■ WHAT THE EXERCISE ASKS ■
Copy out all of the data exactly as it appears.

■ DATA SHOWN ■
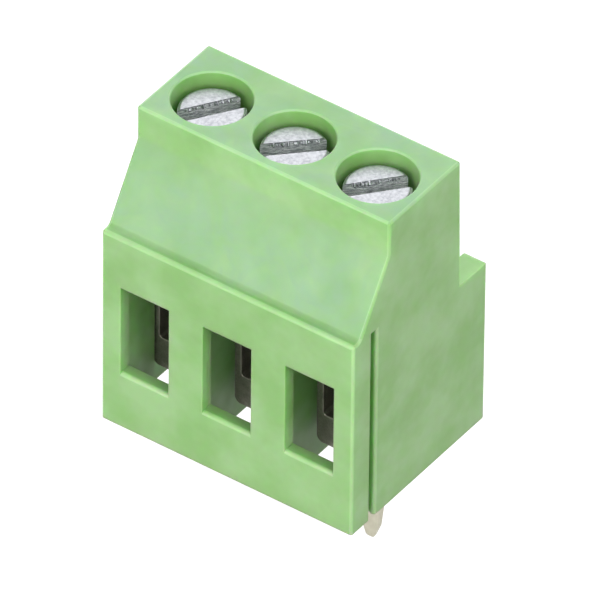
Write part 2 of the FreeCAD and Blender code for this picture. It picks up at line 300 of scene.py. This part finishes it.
def tin_plated_bronze():
    """Tin-plated bronze strip, punched and folded: a matt, warm light grey, with fine upright drawn
    lines, 0.1 mm wide and 1.2 mm long."""
    material = new_material("tin_plated_bronze")
    tree = material.node_tree
    place = add(tree, "ShaderNodeTexCoord").outputs["Object"]
    clouds = add(tree, "ShaderNodeTexNoise", {"Vector": place, "Scale": spanning(0.5), "Detail": 4})
    colour = add(tree, "ShaderNodeMix", {0: clouds, 6: linear("#C9C6B5"), 7: linear("#A5A18D")},
                 data_type="RGBA")
    narrowed = add(tree, "ShaderNodeMapping", {"Vector": place, "Scale": (12, 12, 1)})
    lines = add(tree, "ShaderNodeTexNoise", {"Vector": narrowed, "Scale": spanning(1.2), "Detail": 3})
    gloss = add(tree, "ShaderNodeMapRange", {0: lines, 3: 0.36, 4: 0.56})
    drawn = add(tree, "ShaderNodeBump", {"Height": lines, "Distance": 0.01 * MM, "Strength": 0.4})
    metal = add(tree, "ShaderNodeBsdfPrincipled", {
        "Base Color": colour.outputs[2], "Metallic": 1.0, "Roughness": gloss, "Normal": drawn})
    add(tree, "ShaderNodeOutputMaterial", {"Surface": metal})
    return material


def opal_acrylic():
    """White opal acrylic of the light table, cast and matt: an even glow without texture."""
    material = new_material("opal_acrylic_table")
    tree = material.node_tree
    sheet = add(tree, "ShaderNodeBsdfPrincipled", {
        "Base Color": linear("#7C7C7C"), "Roughness": 0.9, "Emission Color": linear("#FFFFFF"),
        "Emission Strength": TABLE_GLOW})
    add(tree, "ShaderNodeOutputMaterial", {"Surface": sheet})
    return material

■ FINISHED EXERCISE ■
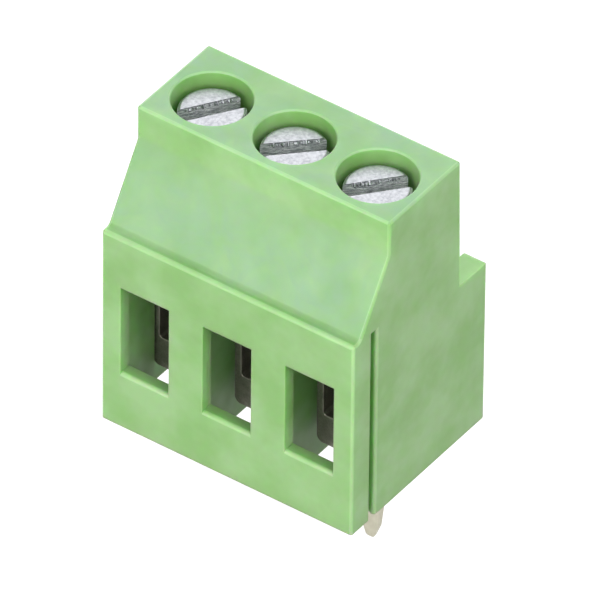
Write part 2 of the FreeCAD and Blender code for this picture. It picks up at line 300 of scene.py. This part finishes it.
def tin_plated_bronze():
    """Tin-plated bronze strip, punched and folded: a matt, warm light grey, with fine upright drawn
    lines, 0.1 mm wide and 1.2 mm long."""
    material = new_material("tin_plated_bronze")
    tree = material.node_tree
    place = add(tree, "ShaderNodeTexCoord").outputs["Object"]
    clouds = add(tree, "ShaderNodeTexNoise", {"Vector": place, "Scale": spanning(0.5), "Detail": 4})
    colour = add(tree, "ShaderNodeMix", {0: clouds, 6: linear("#C9C6B5"), 7: linear("#A5A18D")},
                 data_type="RGBA")
    narrowed = add(tree, "ShaderNodeMapping", {"Vector": place, "Scale": (12, 12, 1)})
    lines = add(tree, "ShaderNodeTexNoise", {"Vector": narrowed, "Scale": spanning(1.2), "Detail": 3})
    gloss = add(tree, "ShaderNodeMapRange", {0: lines, 3: 0.36, 4: 0.56})
    drawn = add(tree, "ShaderNodeBump", {"Height": lines, "Distance": 0.01 * MM, "Strength": 0.4})
    metal = add(tree, "ShaderNodeBsdfPrincipled", {
        "Base Color": colour.outputs[2], "Metallic": 1.0, "Roughness": gloss, "Normal": drawn})
    add(tree, "ShaderNodeOutputMaterial", {"Surface": metal})
    return material


def opal_acrylic():
    """White opal acrylic of the light table, cast and matt: an even glow without texture."""
    material = new_material("opal_acrylic_table")
    tree = material.node_tree
    sheet = add(tree, "ShaderNodeBsdfPrincipled", {
        "Base Color": linear("#7C7C7C"), "Roughness": 0.9, "Emission Color": linear("#FFFFFF"),
        "Emission Strength": TABLE_GLOW})
    add(tree, "ShaderNodeOutputMaterial", {"Surface": sheet})
    return material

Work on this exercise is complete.